--- EXERCISE DETAILS ---
Print, exactly and completely, every entry in the data.

--- EXERCISE INPUTS ---
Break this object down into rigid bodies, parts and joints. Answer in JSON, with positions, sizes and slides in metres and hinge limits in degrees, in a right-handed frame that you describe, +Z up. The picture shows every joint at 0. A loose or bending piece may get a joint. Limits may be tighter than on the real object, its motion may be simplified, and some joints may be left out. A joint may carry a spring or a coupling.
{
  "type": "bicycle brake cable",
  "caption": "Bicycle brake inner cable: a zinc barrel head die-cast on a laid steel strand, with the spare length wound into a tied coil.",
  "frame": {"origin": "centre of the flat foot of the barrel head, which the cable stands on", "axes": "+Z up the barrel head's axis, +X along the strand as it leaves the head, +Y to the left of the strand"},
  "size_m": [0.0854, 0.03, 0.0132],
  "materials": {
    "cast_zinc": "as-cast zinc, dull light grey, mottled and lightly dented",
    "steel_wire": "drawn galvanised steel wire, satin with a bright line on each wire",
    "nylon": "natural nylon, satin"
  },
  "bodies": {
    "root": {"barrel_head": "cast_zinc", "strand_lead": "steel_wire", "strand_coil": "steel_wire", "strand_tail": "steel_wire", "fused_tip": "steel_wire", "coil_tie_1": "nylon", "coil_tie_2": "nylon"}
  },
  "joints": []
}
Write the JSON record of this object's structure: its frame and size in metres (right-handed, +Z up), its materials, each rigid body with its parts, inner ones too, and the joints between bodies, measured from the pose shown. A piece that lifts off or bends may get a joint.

--- REPLY ---
Break this object down into rigid bodies, parts and joints. Answer in JSON, with positions, sizes and slides in metres and hinge limits in degrees, in a right-handed frame that you describe, +Z up. The picture shows every joint at 0. A loose or bending piece may get a joint. Limits may be tighter than on the real object, its motion may be simplified, and some joints may be left out. A joint may carry a spring or a coupling.
{
  "type": "bicycle brake cable",
  "caption": "Bicycle brake inner cable: a zinc barrel head die-cast on a laid steel strand, with the spare length wound into a tied coil.",
  "frame": {"origin": "centre of the flat foot of the barrel head, which the cable stands on", "axes": "+Z up the barrel head's axis, +X along the strand as it leaves the head, +Y to the left of the strand"},
  "size_m": [0.0854, 0.03, 0.0132],
  "materials": {
    "cast_zinc": "as-cast zinc, dull light grey, mottled and lightly dented",
    "steel_wire": "drawn galvanised steel wire, satin with a bright line on each wire",
    "nylon": "natural nylon, satin"
  },
  "bodies": {
    "root": {"barrel_head": "cast_zinc", "strand_lead": "steel_wire", "strand_coil": "steel_wire", "strand_tail": "steel_wire", "fused_tip": "steel_wire", "coil_tie_1": "nylon", "coil_tie_2": "nylon"}
  },
  "joints": []
}
Write the JSON record of this object's structure: its frame and size in metres (right-handed, +Z up), its materials, each rigid body with its parts, inner ones too, and the joints between bodies, measured from the pose shown. A piece that lifts off or bends may get a joint.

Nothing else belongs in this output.